Notwithstanding the provisions of clause 49.03 on the calculation of retroactive payments and clause 51.03 on the collective agreement implementation period, this memorandum is to give effect to the understanding reached between the Employer and the Union of Canadian Correctional Officers – Syndicat des agents correctionnels du Canada (CSN) regarding a modified approach to the calculation and administration of retroactive payments for the current round of negotiations.

  1. Calculation of retroactive payments
    1. Retroactive calculations that determine amounts payable to employees for a retroactive period shall be made based on all transactions that have been entered into the pay system up to the date on which the historical salary records for the retroactive period are retrieved for the calculation of the retroactive payment.
    2. Retroactive amounts will be calculated by applying the relevant percentage increases indicated in the collective agreement rather than based on pay tables in agreement annexes. The value of the retroactive payment will differ from that calculated using the traditional approach, as no rounding will be applied. The payment of retroactive amount will not affect pension entitlements or contributions relative to previous methods, except in respect of the rounding differences.
    3. Elements of salary traditionally included in the calculation of retroactivity will continue to be included in the retroactive payment calculation and administration, and will maintain their pensionable status as applicable. The elements of salary included in the historical salary records and therefore included in the calculation of retroactivity include:
      • substantive salary
      • promotions
      • deployments
      • acting pay
      • extra duty pay / overtime
      • additional hours worked
      • maternity leave allowance
      • parental leave allowance
      • vacation leave and extra duty pay cash-out
      • severance pay
      • salary for the month of death
      • Transition Support Measure
      • eligible allowances and supplemental salary depending on collective agreement
    4. The payment of retroactive amounts related to transactions that have not been entered in the pay system as of the date when the historical salary records are retrieved, such as acting pay, promotions, overtime and/or deployments, will not be considered in determining whether an agreement has been implemented.
    5. Any outstanding pay transactions will be processed once they are entered into the pay system and any retroactive payment from the collective agreement will be issued to impacted employees.
  2. Implementation
    1. The effective dates for economic increases will be specified in the agreement. Other provisions of the collective agreement will be effective as follows:
      1. All components of the agreement unrelated to pay administration will come into force on signature of agreement.
      2. Changes to existing and new compensation elements such as premiums, allowances, insurance premiums and coverage and changes to overtime rates will become effective within one hundred and eighty (180) days after signature of agreement, on the date at which prospective elements of compensation increases will be implemented under 2(b)(i).
      3. Payment of premiums, allowances, insurance premiums and coverage and overtime rates in the collective agreement will continue to be paid until changes come into force as stipulated in 2(a)(ii).

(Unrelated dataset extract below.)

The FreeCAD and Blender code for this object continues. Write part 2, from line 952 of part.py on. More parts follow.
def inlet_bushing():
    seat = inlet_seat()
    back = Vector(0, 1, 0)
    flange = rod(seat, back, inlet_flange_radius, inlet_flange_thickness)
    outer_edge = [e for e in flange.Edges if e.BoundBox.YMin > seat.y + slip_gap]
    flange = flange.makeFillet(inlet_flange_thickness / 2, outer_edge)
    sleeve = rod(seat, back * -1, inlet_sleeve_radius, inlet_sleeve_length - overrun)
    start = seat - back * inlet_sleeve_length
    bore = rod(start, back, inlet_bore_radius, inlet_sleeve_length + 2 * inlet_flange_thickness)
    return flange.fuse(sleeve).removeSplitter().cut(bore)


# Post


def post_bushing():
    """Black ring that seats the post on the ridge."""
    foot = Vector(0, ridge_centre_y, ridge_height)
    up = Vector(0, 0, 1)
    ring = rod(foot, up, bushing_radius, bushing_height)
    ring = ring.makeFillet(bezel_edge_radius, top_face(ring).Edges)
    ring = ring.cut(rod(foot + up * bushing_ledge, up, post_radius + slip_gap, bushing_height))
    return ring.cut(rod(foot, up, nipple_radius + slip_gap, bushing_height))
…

    2. Collective agreement will be implemented over the following time frames:
      1. The prospective elements of compensation increases (such as prospective salary rate changes and other compensation elements such as premiums, allowances, changes to overtime rates) will be implemented within one hundred and eighty (180) days after signature of agreement where there is no need for manual intervention.

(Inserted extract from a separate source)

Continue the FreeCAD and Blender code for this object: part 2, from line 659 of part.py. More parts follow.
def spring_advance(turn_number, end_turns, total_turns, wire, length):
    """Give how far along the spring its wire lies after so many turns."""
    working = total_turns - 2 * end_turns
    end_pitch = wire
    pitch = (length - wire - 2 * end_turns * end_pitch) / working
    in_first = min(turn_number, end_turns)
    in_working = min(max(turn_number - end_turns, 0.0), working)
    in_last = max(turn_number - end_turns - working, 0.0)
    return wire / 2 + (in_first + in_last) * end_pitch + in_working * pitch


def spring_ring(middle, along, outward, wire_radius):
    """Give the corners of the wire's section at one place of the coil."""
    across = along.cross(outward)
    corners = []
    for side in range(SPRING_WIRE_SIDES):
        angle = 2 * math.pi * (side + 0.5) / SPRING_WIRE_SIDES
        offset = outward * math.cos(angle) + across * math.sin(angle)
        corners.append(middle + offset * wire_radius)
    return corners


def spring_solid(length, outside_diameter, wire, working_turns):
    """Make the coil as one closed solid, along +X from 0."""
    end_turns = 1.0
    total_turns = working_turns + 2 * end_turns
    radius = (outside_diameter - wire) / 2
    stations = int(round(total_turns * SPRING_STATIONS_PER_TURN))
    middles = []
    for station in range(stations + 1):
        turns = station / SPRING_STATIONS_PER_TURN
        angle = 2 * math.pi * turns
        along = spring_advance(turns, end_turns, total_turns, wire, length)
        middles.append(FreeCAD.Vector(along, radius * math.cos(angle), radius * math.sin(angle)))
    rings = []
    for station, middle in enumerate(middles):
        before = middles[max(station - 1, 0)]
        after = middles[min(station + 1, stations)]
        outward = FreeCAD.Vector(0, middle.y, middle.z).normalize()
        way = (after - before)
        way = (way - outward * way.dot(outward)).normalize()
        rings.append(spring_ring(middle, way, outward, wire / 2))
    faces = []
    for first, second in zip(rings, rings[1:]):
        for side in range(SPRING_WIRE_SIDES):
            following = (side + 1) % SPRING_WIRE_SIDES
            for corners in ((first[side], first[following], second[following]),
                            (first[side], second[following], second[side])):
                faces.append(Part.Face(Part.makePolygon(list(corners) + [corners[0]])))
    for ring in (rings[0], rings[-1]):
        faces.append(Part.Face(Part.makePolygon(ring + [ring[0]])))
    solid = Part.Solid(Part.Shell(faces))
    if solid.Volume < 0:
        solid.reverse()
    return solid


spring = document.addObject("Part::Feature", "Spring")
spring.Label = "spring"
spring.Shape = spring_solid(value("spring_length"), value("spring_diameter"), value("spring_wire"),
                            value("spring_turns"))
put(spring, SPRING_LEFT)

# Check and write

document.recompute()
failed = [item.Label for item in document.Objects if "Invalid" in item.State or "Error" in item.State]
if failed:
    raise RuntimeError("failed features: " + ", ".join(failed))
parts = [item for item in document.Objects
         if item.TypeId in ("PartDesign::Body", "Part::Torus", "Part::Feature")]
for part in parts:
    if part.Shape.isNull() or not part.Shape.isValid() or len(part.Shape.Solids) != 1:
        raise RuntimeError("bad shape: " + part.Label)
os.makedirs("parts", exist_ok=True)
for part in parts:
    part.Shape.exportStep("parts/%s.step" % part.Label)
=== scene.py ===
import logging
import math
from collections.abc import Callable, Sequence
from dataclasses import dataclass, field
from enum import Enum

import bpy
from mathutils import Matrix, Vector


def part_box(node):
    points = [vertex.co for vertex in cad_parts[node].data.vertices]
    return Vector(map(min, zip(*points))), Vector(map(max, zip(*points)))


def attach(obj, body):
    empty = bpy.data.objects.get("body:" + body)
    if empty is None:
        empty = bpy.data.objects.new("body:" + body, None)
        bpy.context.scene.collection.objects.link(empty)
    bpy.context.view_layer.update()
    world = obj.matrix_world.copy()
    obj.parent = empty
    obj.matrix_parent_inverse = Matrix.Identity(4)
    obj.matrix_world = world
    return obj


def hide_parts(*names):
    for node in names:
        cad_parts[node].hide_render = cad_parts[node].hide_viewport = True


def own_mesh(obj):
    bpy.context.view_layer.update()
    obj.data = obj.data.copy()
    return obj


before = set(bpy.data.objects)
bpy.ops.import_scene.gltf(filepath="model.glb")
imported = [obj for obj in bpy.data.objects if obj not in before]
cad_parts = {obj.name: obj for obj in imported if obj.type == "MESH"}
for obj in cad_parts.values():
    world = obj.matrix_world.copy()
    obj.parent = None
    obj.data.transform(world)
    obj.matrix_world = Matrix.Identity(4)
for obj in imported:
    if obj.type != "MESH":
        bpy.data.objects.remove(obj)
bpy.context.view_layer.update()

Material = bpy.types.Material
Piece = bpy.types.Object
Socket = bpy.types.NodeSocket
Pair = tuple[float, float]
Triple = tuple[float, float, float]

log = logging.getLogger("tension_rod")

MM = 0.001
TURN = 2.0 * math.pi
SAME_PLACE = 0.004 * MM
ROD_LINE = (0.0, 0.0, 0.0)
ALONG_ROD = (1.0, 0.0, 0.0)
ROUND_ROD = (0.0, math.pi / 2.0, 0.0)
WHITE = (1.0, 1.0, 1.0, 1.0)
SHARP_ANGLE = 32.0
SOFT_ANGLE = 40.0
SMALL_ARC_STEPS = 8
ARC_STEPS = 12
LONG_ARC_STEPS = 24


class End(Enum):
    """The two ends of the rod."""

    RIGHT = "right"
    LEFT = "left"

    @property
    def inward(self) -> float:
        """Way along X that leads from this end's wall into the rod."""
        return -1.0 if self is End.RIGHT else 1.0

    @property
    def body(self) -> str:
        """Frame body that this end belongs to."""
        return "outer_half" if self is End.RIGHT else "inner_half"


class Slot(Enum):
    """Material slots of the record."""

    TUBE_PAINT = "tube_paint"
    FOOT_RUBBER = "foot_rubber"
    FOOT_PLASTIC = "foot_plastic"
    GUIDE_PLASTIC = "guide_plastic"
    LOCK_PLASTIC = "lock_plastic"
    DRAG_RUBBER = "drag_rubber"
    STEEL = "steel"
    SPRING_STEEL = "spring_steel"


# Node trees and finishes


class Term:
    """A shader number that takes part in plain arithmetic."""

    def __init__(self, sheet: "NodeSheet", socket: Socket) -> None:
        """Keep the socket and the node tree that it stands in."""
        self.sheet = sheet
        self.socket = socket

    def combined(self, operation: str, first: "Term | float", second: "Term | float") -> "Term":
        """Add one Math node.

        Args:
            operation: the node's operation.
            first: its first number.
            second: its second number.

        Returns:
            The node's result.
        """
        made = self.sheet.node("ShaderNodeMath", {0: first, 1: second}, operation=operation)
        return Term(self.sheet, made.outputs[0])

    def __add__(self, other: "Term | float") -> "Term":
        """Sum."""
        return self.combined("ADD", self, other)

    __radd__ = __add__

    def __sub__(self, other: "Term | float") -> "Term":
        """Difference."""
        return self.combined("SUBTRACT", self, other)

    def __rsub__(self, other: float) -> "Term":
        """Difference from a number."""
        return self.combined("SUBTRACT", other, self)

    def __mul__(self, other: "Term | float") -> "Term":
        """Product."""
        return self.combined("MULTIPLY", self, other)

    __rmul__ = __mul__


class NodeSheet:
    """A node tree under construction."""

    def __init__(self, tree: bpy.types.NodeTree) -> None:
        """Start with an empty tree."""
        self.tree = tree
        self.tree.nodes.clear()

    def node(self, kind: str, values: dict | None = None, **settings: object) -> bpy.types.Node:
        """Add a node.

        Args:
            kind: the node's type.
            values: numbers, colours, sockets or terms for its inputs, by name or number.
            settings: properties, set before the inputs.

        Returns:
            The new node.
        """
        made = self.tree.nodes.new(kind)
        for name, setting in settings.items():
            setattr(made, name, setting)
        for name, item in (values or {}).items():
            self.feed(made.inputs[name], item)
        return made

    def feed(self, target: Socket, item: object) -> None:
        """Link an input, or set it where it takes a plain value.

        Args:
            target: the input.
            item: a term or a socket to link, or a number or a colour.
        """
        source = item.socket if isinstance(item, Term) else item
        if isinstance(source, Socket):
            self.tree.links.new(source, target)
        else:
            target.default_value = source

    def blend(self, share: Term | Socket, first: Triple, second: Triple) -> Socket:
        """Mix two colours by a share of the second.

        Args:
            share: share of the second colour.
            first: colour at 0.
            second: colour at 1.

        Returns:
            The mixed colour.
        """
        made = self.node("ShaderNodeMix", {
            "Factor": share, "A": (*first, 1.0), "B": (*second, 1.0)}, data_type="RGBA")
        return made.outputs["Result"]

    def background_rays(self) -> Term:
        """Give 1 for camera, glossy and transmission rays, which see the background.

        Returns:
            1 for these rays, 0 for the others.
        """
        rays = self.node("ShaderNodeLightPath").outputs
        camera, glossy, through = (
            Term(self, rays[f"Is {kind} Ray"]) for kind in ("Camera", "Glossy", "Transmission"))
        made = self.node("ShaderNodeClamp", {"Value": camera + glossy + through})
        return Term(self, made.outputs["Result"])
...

      2. Retroactive amounts payable to employees will be implemented within one hundred and eighty (180) days after signature of the agreement where there is no need for manual intervention.
      3. Prospective compensation increases and retroactive amounts that require manual processing by compensation advisors will be implemented within five hundred and sixty (560) days after signature of agreement. Manual intervention is generally required for employees on an extended period of leave without pay (for example, maternity/parental leave), salary protected employees and those with transactions such as leave with income averaging, pre-retirement transition leave and employees paid below minimum, above maximum or in between steps. Manual intervention may also be required for specific accounts with complex salary history.
  3. Employee recourse
    1. An employee who is in the bargaining unit for all or part of the period between the first day of the collective agreement (that is, the day after the expiry of the previous collective agreement) and the signature date of the collective agreement will be entitled to a non-pensionable amount of five hundred dollars ($500) payable within one hundred and eighty (180) days of signature, in recognition of extended implementation time frames and the significant number of transactions that have not been entered in the pay system as of the date when the historical salary records are retrieved.
    2. Employees in the bargaining unit for whom the collective agreement is not implemented within one hundred and eighty-one (181) days after signature will be entitled to a fifty-dollar ($50) non-pensionable amount; these employees will be entitled to an additional fifty-dollar ($50) non-pensionable amount for every subsequent complete period of ninety (90) days their collective agreement is not implemented. These amounts will be included in their final retroactive payment.
    3. If an employee is eligible for compensation in respect of section 3 under more than one collective agreement, the following applies: the employee shall receive only one non-pensionable amount of five hundred dollars ($500); for any period under 3(b), the employee may receive one fifty-dollar ($50) payment.
    4. Late implementation of the 2018 collective agreements will not create any entitlements pursuant to the Agreement between UCCO-SACC-CSN or another bargaining agent and the Treasury Board of Canada with regard to damages caused by the Phoenix pay system.
    5. Employees for whom collective agreement implementation requires manual intervention will be notified of the delay within one hundred and eighty (180) days after signature of the agreement.
    6. Employees will be provided a detailed breakdown of the retroactive payments received and may request that the departmental compensation unit or the Public Service Pay Centre verify the calculation of their retroactive payments, where they believe these amounts are incorrect. The Employer will consult with UCCO-SACC-CSN regarding the format of the detailed breakdown.
    7. In such a circumstance, for employees in organizations serviced by the Pay Centre, they must first complete a Phoenix feedback form indicating what period they believe is missing from their pay. For employees in organizations not serviced by the Pay Centre, employees shall contact the compensation services of their department.